School or Research Centre
Centre for Marine Ecosystems Research
The remote Kimberley coast of north-western Australia is one of the few marine environments domains on earth largely unaffected by human use. However, the region is undergoing increasing economic importance as a destination for tourism and significant coastal developments associated with oil and gas exploration. The objective of the project was to reconstruct a timeline of inferred water quality changes from the sediment record for a selected set of sites in the Kimberley, Western Australia. The project made use of palaeoecological approaches to reconstruct a chronology of change over the last approximately 100 years using a series of biogeochemical proxies for phytoplankton composition and biomass, temperature and terrestrial influences.
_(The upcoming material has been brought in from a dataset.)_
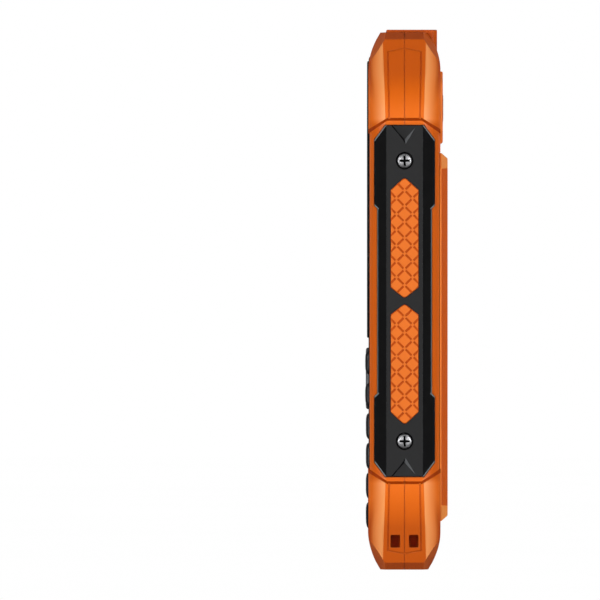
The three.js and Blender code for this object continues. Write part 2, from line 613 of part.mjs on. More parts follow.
function torchLed() {
  const { half, front, back, bottom, wall, bowlX, bowlY } = TORCH;
  const base = slab(half - wall - 0.2,
    front + wall + 0.2, back - wall - 0.2, bottom + wall + 0.1, bottom + 3.2);
  const die = (x) => box(x - 1, x + 1, bowlY - 1, bowlY + 1, bottom + 3, bottom + 4);
  return join(base, die(-bowlX), die(bowlX));
}

function torchLens() {
  const { half, front, back, top } = TORCH;
  return slab(half - 1.5, front + 1.5, back - 1.5, top - 1.1, top - 0.2);
}

// USB A, the power bank's output.
function usbOutSocket() {
  const [x, halfWidth, halfHeight, z, skin] = [-4.6, 6.55, 2.85, PORTS.sockets, 0.4];
  const shell = slab(halfWidth, -halfHeight, halfHeight, z, z + 14);
  const mouth = slab(halfWidth - skin, -halfHeight + skin, halfHeight - skin, z - 1, z + 12);
  const tongue = slab(halfWidth - 1.1, 0.1, 1.7, z + 1, z + 12.5);
  return move(join(cut(shell, mouth), tongue), x, 0, 0);
}

// USB C, for charging the handset.
function usbInSocket() {
  const [x, y, z, skin] = [8.2, -1.2, PORTS.sockets, 0.3];
  const tube = (inset, from, to) => prismZ(
    rounded(0, 0, 8.94 - 2 * inset, 3.26 - 2 * inset, 1.6 - inset), from, to, { curveSegments: 2 });
  const shell = cut(tube(0, z, z + 7.4), tube(skin, z - 1, z + 6.4));
  return move(join(shell, slab(3.3, -0.35, 0.35, z + 0.6, z + 7)), x, y, 0);
}

function portCover() {
  const { half, halfThick, thick } = FLAP;
  const cover = prismZ(rounded(0, 0, half * 2, halfThick * 2, 0.8), 0, thick, { bevel: 0.2 });
  const rim = cut(box(-12.2, 12.2, -3.2, 3.2, thick - 0.5, 2.2), box(-11.3, 11.3, -2.3, 2.3, thick, 4));
  return join(cover, rim);
}

// ---------------------------------------------------------------- inside
const lcdModule = () => cut(slab(21.4, -7.4, -5.1, 63, 120.6), slab(19.6, -9, -7.1, 65.8, 117.2));

const mainBoard = () => prismY(cavityPlate(-0.8), BOARD.front, BOARD.back);

const keyBoard = () => prismY(rounded(0, 33.2, 43, 43.6, 1), -5.2, -4.4);

// A post under every key except the navigation ring, just short of the key's flange.
function keypadMat() {
  const sheet = prismY(rounded(0, 33.2, 43, 43.6, 2), -6.2, -5.5);
  return join(sheet, ...[...digitKeys, ...sideKeys, okKey].map(({ x, z }) =>
    box(x - 1.5, x + 1.5, FLANGE.back + KEY_TRAVEL + 0.05, -6, z - 1.5, z + 1.5)));
}

function batteryPack() {
  const { half, bottom, top, front, back } = BATTERY;
  return prismY(rounded(0, (bottom + top) / 2, half * 2, top - bottom, 1.5), front, back, { bevel: 0.4 });
}

function batteryContacts() {
  const blade = (x) => box(x - 0.5, x + 0.5, 3.2, 4.6, 22, BAY.bottom + 0.2);
  return join(box(-4.6, 4.6, 2.8, 5.2, 19.5, 22.5), blade(-3), blade(0), blade(3));
}

function cameraModule() {
  return join(box(-4.2, 4.2, 0.6, 5, -4.2, 4.2), rod(CAMERA.barrel, 4.8, UPPER_PLATE.seat + 0.1, Y));
}

const cameraLens = () => turned([
  [0, 8.7], [3.4, 8.7], [3.4, 9.7], [3, 9.85], [2.4, 9.85], [2.2, 9.6], [0, 9.6],
], Y, 20);

const loudspeaker = () =>
  prismY(rounded(SPEAKER.x, SPEAKER.z, SPEAKER.width, SPEAKER.height, 2.5), 2.8, 6, { bevel: 0.4 });

const earpiece = () => prismY(rounded(0, EARPIECE.z, 12, 2.6, 1), -7.4, -5.6);

const shieldCan = () => prismY(rounded(-3, 93, 30, 18, 1), -2.9, -1.2, { bevel: 0.3 });

// ---------------------------------------------------------------- assembly
const finish = (options) => new THREE.MeshStandardMaterial(options);
const plastic = (color, roughness = 0.45) => finish({ color, roughness, metalness: 0 });
const metal = (color, roughness = 0.3) => finish({ color, roughness, metalness: 1 });
const orange = plastic(0xe97430);
const orangeGrip = plastic(0xef7b35, 0.6);
const black = plastic(0x1c1c1c, 0.5);
const rubber = plastic(0x161616, 0.8);
const steel = metal(0xc8c8c8);
const nickel = metal(0xb5b5b0, 0.35);
const chromed = metal(0xe6e6e6, 0.1);
const board = plastic(0x1f5a34);
const clear = finish({ color: 0xdde4e6, roughness: 0.05, transparent: true, opacity: 0.35 });
const darkGlass = plastic(0x0b0c0e, 0.08);
const batteryWrap = plastic(0x2d3e55, 0.4);

const handset = new THREE.Group();

function group(name) {
  const made = new THREE.Group();
  made.name = name;
  handset.add(made);
  return made;
}

function add(parent, name, part, material, place = [0, 0, 0]) {
  const mesh = new THREE.Mesh(geometryOf(part), material);
  mesh.name = name;
  mesh.position.set(...place);
  parent.add(mesh);
  return mesh;
}

const shells = group('shells');
add(shells, 'front_housing', frontHousing(), orange);
add(shells, 'rear_housing', rearHousing(), orange);
add(shells, 'rear_upper_plate', rearUpperPlate(), orange);
add(shells, 'front_fascia', frontFascia(), black);
add(shells, 'screen_lens', screenLens(), darkGlass);

const armour = group('side_armour');
for (const [side, label] of [[1, 'right'], [-1, 'left']]) {
  const toSide = (part) => (side > 0 ? part : mirrorX(part));
  add(armour, 'side_panel_' + label, toSide(sidePanel()), black);
  for (const [end, level] of [[1, 'upper'], [-1, 'lower']]) {
    add(armour, `grip_${label}_${level}`, toSide(gripPad(end)), orangeGrip);
    const place = [side * SIDE_SCREW.seat, 0, MIDDLE + end * SIDE_SCREW.z];
    add(armour, `side_screw_${label}_${level}`, toSide(sideScrew()), steel, place);
  }
}

const keypad = group('keypad');
for (const key of [...digitKeys, ...sideKeys, okKey]) {
  add(keypad, 'key_' + key.name, keyCap(key), black, [key.x, 0, key.z]);
}
add(keypad, 'key_navigation', navigationRing(), nickel, [0, 0, RING.z]);
add(keypad, 'keypad_mat', keypadMat(), rubber);
add(keypad, 'key_board', keyBoard(), board);

const inside = group('inside');
add(inside, 'lcd_module', lcdModule(), darkGlass);
add(inside, 'earpiece', earpiece(), nickel);
add(inside, 'main_board', mainBoard(), board);
add(inside, 'shield_can', shieldCan(), nickel);
add(inside, 'vibration_motor', rod(4, -2.9, -0.4, Y), nickel, [17.5, 0, 17]);
add(inside, 'sim_card_holder', box(-13.6, 13.6, -2.9, 0.9, 60.4, 77.6), nickel);
add(inside, 'loudspeaker', loudspeaker(), black);
add(inside, 'camera_module', cameraModule(), black, [CAMERA.x, 0, CAMERA.z]);
add(inside, 'camera_lens', cameraLens(), darkGlass, [CAMERA.x, 0, CAMERA.z]);

const power = group('power_bank');
add(power, 'battery_contacts', batteryContacts(), black);
add(power, 'battery_pack', batteryPack(), batteryWrap);
add(power, 'battery_cover', batteryCover(), orange);
add(power, 'cover_seal', coverSeal(), rubber);
add(power, 'cover_screw_right', coverScrew(), steel, [COVER_SCREW.x, 0, COVER_SCREW.z]);
add(power, 'cover_screw_left', coverScrew(), steel, [-COVER_SCREW.x, 0, COVER_SCREW.z]);
add(power, 'usb_out_socket', usbOutSocket(), nickel);
add(power, 'usb_in_socket', usbInSocket(), nickel);
add(power, 'port_cover', portCover(), rubber);

const torch = group('torch');
add(torch, 'torch_head', torchHead(), orange);
add(torch, 'torch_reflector', torchReflector(), chromed);
add(torch, 'torch_lens', torchLens(), clear);
add(torch, 'torch_led', torchLed(), board);

export default handset;
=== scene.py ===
"""Looks for the rugged handset with a built-in power bank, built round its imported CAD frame."""
import json
from math import asin, copysign, cos, hypot, pi, radians, sin, tan

import bmesh
import bpy
from mathutils import Matrix, Vector

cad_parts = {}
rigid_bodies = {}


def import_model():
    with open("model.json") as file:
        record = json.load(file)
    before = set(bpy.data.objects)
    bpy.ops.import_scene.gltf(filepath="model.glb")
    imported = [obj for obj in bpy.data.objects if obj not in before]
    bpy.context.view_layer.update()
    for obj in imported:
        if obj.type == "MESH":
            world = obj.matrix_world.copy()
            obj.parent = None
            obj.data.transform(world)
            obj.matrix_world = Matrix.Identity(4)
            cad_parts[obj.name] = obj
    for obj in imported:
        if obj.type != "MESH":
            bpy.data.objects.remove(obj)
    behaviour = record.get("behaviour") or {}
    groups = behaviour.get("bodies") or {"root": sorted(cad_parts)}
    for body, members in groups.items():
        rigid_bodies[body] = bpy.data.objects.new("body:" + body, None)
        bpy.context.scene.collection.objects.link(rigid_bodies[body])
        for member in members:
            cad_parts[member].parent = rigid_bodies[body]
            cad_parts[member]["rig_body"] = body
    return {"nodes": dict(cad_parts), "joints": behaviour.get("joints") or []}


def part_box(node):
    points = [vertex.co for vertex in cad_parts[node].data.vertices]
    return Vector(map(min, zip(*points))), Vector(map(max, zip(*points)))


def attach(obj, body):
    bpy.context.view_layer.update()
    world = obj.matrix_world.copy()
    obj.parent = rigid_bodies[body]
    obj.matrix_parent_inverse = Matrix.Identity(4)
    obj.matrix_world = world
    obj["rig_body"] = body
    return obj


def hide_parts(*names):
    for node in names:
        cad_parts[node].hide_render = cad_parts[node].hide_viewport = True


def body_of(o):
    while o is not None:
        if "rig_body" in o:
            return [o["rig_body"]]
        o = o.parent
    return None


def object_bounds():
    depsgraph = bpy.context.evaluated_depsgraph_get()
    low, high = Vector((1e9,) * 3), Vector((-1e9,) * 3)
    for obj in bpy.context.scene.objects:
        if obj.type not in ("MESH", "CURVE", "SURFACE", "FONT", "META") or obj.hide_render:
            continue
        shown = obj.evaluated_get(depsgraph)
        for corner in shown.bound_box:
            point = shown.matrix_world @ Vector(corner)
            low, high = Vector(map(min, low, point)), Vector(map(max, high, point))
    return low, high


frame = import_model()
cad_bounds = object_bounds()
MM = 0.001
scene = bpy.context.scene
workshop = bpy.data.collections.new("workshop")
scene.collection.children.link(workshop)


class Box:
    """Where a CAD node is at rest, in millimetres: its corners, and x, y and z of its middle."""

    def __init__(self, node):
        low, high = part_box(node)
        self.low, self.high = low / MM, high / MM
        self.x, self.y, self.z = [(a + b) / 2 for a, b in zip(self.low, self.high)]

    def seen(self, axis, grow=0.0):
        """Its limits as seen along an axis, moved outwards by a distance."""
        u, v = {"X": (1, 2), "Y": (0, 2), "Z": (0, 1)}[axis]
        return self.low[u] - grow, self.high[u] + grow, self.low[v] - grow, self.high[v] + grow


shell = Box("front_housing")
LENGTH = shell.high.z
MIDDLE = LENGTH / 2
PAST = 60.0  # clear of the handset on any side


# ---- solids, in millimetres
def in_workshop(mesh):
    obj = bpy.data.objects.new("solid", mesh)
    workshop.objects.link(obj)
    return obj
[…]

Where possible these were matched to historical land/water use, meteorological or hydrological observational records. The project examined sediment cores from three coastal locations, Koolama Bay (King George River), Cygnet Bay and Roebuck Bay. Each sampling location provided a contrast with which to evaluate changes over either a spatial or temporal gradient of human or natural influence. Sediment cores (up to 1.5 m) were obtained from each of these locations in the expectation that they would provide a time series for about the last 100 years. A set of parameters was measured along the core length (every 1-2 cm) for some or all cores depending on the particular focus for the location: 210Pb and 137Cs; 15N isotope; 13C isotope; Carbon/Nitrogen ratio; Sedimentation rate and grain size; Total Organic Carbon (TOC) and Total Nitrogen (TN); Biosilicate; Biomarkers; TEX86; long chain n-alkanes (C27+C29+C31); Elemental carbon (or black carbon). Rainfall data was obtained from the Australian Bureau of Meteorology website (www.bom.gov.au). Stream flow data was obtained from the Western Australian Department of Water website (www.water.wa.gov.au). Historical bushfire data was obtained from the Western Australian Department of Parks and Wildlife. The metadata record only relates to data generated as part of the sediment analysis.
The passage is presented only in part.